● Work to be completed:
Repeat only the lines running from the beginning of the material through the line that contains "cone_angle = 28; // [5:1:35]".
══════════════════════════════
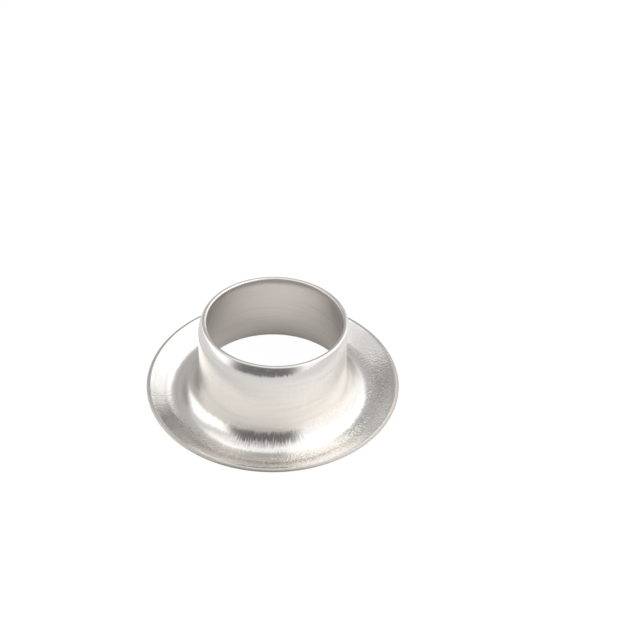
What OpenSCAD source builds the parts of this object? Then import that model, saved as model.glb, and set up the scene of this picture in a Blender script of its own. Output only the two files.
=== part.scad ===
// Eyelet: one piece of thin sheet metal, drawn and pierced.
// A straight barrel stands on a round flange. The lip of the barrel turns in a little, and the
// flange is a gutter: a hollow corner runs down from the barrel to the lowest ring, and from there
// the sheet rises as a cone to the rim.
// The origin is the centre of that lowest ring, on the surface that the eyelet stands on, +Z up.

/* [Sheet] */
// Thickness of the sheet, the same all over
sheet_t = 0.33; // [0.2:0.01:0.5]

/* [Barrel] */
// Outside diameter of the straight part of the barrel
barrel_d = 12.8; // [10:0.1:13.6]
// Height of the whole eyelet, from the lowest ring of the flange to the lip
height = 8.45; // [6.5:0.05:12]

/* [Lip] */
// Outside radius of the shoulder that turns the lip inwards
shoulder_r = 2.15; // [0.8:0.05:3]
// Angle through which the shoulder turns before the sheet ends
shoulder_angle = 36; // [20:1:60]

/* [Hollow corner] */
// Wide radius with which the corner leaves the barrel
upper_corner_r = 14; // [3:0.5:20]
// Angle that the wide radius turns the sheet outwards
upper_corner_angle = 8.5; // [2:0.5:12]
// Tight radius with which the corner runs on to the lowest ring
lower_corner_r = 1.95; // [0.8:0.05:2.4]

/* [Flange] */
// Outside diameter of the flange
flange_d = 22; // [21:0.1:30]
// Radius of the gutter's upper face, from its lowest ring to the cone
gutter_r = 1.7; // [0.8:0.05:3]
// Slope of the cone that rises to the rim
cone_angle = 28; // [5:1:35]

/* [Hidden] */
$fn = 180;
// Widest step between two points of an arc in the section, in degrees
arc_step = 5;
// Outside radius of the barrel
barrel_r = barrel_d / 2;
// Height at which the straight wall ends and the shoulder starts, and the centre of its arc
shoulder_z = height - shoulder_r * sin(shoulder_angle);
shoulder_centre = [barrel_r - shoulder_r, shoulder_z];
// How far the centre of the corner's wide arc lies from the centre of its tight one
reach_r = upper_corner_r - lower_corner_r;
// Height at which the straight wall starts, and the centres of the corner's two arcs
wall_z = sheet_t + lower_corner_r + reach_r * sin(upper_corner_angle);
upper_centre = [barrel_r + upper_corner_r, wall_z];
lower_centre = upper_centre - reach_r * [cos(upper_corner_angle), sin(upper_corner_angle)];
// Centre of the gutter's arc, above the lowest ring
gutter_centre = [lower_centre[0], sheet_t + gutter_r];
// Length of the cone along the sheet, so that the lower edge of the rim's cut reaches the diameter
cone_length = (flange_d / 2 - gutter_centre[0] - (gutter_r + sheet_t) * sin(cone_angle)) / cos(cone_angle);

// Points of an arc. One that carries on from another leaves out its first point, with first = 1.
function arc(centre, r, from, to, first = 0) =
    let (steps = ceil(abs(to - from) / arc_step))
    [for (i = [first : steps])
        let (a = from + (to - from) * i / steps)
        centre + r * [cos(a), sin(a)]];

// One face of the sheet, from the cut of the lip down the barrel and out to the cut of the rim.
// The depth is 0 for the outer face and the sheet's thickness for the inner one.
function face(depth) = concat(
    arc(shoulder_centre, shoulder_r - depth, shoulder_angle, 0),
    arc(upper_centre, upper_corner_r + depth, 180, 180 + upper_corner_angle),
    arc(lower_centre, lower_corner_r + depth, 180 + upper_corner_angle, 270, first = 1),
    arc(gutter_centre, gutter_r + depth, 270, 270 + cone_angle, first = 1),
    [rim_point(depth)]);

// Where the cut of the rim meets that face, at the end of the cone.
function rim_point(depth) = gutter_centre
    + (gutter_r + depth) * [sin(cone_angle), -cos(cone_angle)]
    + cone_length * [cos(cone_angle), sin(cone_angle)];

function reversed(points) = [for (i = [len(points) - 1 : -1 : 0]) points[i]];

// Section of the sheet: down its outer face and back up its inner face. Both cuts are square.
module sheet_section() {
    polygon(concat(face(0), reversed(face(sheet_t))));
}

module eyelet() {
    color("silver")
        rotate_extrude()
            sheet_section();
}

eyelet();
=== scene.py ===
# %% [markdown]
# # A sheet-metal eyelet in satin nickel
#
# This script dresses one small part: an eyelet of the kind that is riveted into tarpaulin or leather.
# It is one skin of thin sheet, drawn into a barrel on a round flange, tumbled and then nickel plated.
# Metal has no colour of its own that the eye can hold on to: it shows what stands around it. So the
# work splits in three: a skin whose curvature is exactly right, a finish that blurs the reflections
# as draw lines and tumbling do, and a small studio that is worth reflecting.

# %% [markdown]
# ## The frame
#
# The construction model comes first. Its one node gives the place and size of everything below.

import math

import bpy
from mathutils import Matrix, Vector


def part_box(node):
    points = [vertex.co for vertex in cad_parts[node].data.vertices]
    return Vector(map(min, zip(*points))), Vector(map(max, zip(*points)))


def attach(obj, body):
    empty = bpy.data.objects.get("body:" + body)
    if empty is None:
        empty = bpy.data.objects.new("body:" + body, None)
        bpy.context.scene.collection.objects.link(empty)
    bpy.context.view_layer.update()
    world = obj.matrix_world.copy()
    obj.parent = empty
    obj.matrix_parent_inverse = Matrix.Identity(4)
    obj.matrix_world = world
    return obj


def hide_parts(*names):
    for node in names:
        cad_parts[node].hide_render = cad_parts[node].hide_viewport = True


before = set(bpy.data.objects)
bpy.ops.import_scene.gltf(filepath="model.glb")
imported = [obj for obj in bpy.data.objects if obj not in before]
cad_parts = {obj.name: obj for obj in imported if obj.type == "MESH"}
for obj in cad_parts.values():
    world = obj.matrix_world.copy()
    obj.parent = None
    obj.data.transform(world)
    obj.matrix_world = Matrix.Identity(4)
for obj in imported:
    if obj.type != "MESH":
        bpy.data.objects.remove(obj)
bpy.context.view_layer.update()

# %% [markdown]
# ## The section of the sheet
#
# A drawn part is a line turned about an axis, so the line is worth getting right. From the lip
# outwards it is a shoulder, a straight wall, a hollow corner in two radii (wide above and tight below,
# as sheet bends when it is drawn over a die), a tight gutter and a straight cone. Every stretch leaves
# the last one in the same direction, because a metal surface shows the smallest kink as a line in its
# reflections. The overall sizes are read from the construction model's box, and the others repeat its
# own, but here the lip turns in a little less, on a slightly larger radius, and the cone is a degree
# steeper, to suit two rounded edges that only the scene has: the punch that cuts the flange out drags
# the upper edge of the rim down into a roll, and tumbling takes the burr off the lip.

# %% Sizes of the section, in metres
MM = 0.001
low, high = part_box("eyelet")
FLANGE_R = min(high.x, high.y, -low.x, -low.y)
HEIGHT = high.z - low.z

SHEET_T = 0.33 * MM
BARREL_R = 6.4 * MM
SHOULDER_R = 2.2 * MM
SHOULDER_ANGLE = math.radians(29.5)
UPPER_CORNER_R = 14 * MM
UPPER_CORNER_ANGLE = math.radians(8.5)
LOWER_CORNER_R = 1.95 * MM
GUTTER_R = 1.7 * MM
CONE_ANGLE = math.radians(29)
# The rolled upper edge of the rim, and the outer and inner edge of the lip
RIM_ROLL_R = 0.3 * MM
LIP_OUTER_R = 0.24 * MM
LIP_INNER_R = 0.04 * MM
print(f"flange radius {FLANGE_R / MM:.2f} mm, height {HEIGHT / MM:.2f} mm")

# %% [markdown]
# The mouth isn't quite true. The hole in the lip was pierced a little to one side and the sheet pulled
# more along its grain than across it, so the mouth sits off the axis, is slightly oval, and its plane
# leans by one degree. On the right the lip stands straight up, and at the front it turns in most.

# %% The mouth's own errors
MOUTH_SHIFT = 0.186 * MM
# Share of the radius by which the mouth is wider along X and narrower along Y
MOUTH_OVAL = 0.027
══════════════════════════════
● Output of the task:
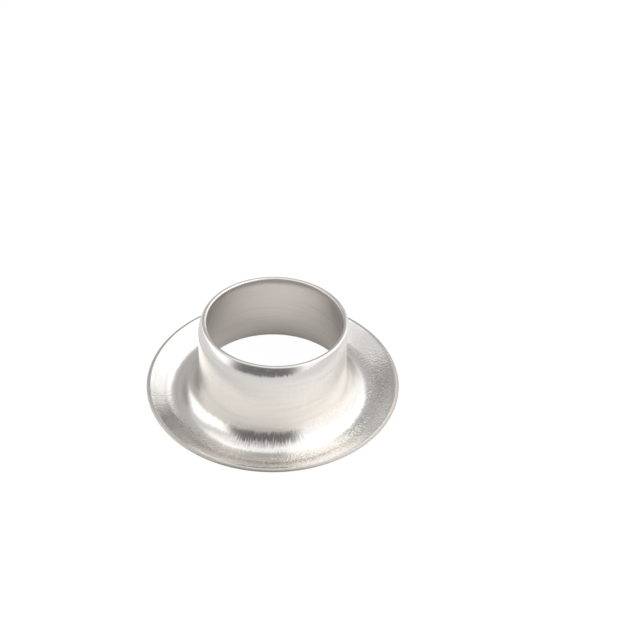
What OpenSCAD source builds the parts of this object? Then import that model, saved as model.glb, and set up the scene of this picture in a Blender script of its own. Output only the two files.
=== part.scad ===
// Eyelet: one piece of thin sheet metal, drawn and pierced.
// A straight barrel stands on a round flange. The lip of the barrel turns in a little, and the
// flange is a gutter: a hollow corner runs down from the barrel to the lowest ring, and from there
// the sheet rises as a cone to the rim.
// The origin is the centre of that lowest ring, on the surface that the eyelet stands on, +Z up.

/* [Sheet] */
// Thickness of the sheet, the same all over
sheet_t = 0.33; // [0.2:0.01:0.5]

/* [Barrel] */
// Outside diameter of the straight part of the barrel
barrel_d = 12.8; // [10:0.1:13.6]
// Height of the whole eyelet, from the lowest ring of the flange to the lip
height = 8.45; // [6.5:0.05:12]

/* [Lip] */
// Outside radius of the shoulder that turns the lip inwards
shoulder_r = 2.15; // [0.8:0.05:3]
// Angle through which the shoulder turns before the sheet ends
shoulder_angle = 36; // [20:1:60]

/* [Hollow corner] */
// Wide radius with which the corner leaves the barrel
upper_corner_r = 14; // [3:0.5:20]
// Angle that the wide radius turns the sheet outwards
upper_corner_angle = 8.5; // [2:0.5:12]
// Tight radius with which the corner runs on to the lowest ring
lower_corner_r = 1.95; // [0.8:0.05:2.4]

/* [Flange] */
// Outside diameter of the flange
flange_d = 22; // [21:0.1:30]
// Radius of the gutter's upper face, from its lowest ring to the cone
gutter_r = 1.7; // [0.8:0.05:3]
// Slope of the cone that rises to the rim
cone_angle = 28; // [5:1:35]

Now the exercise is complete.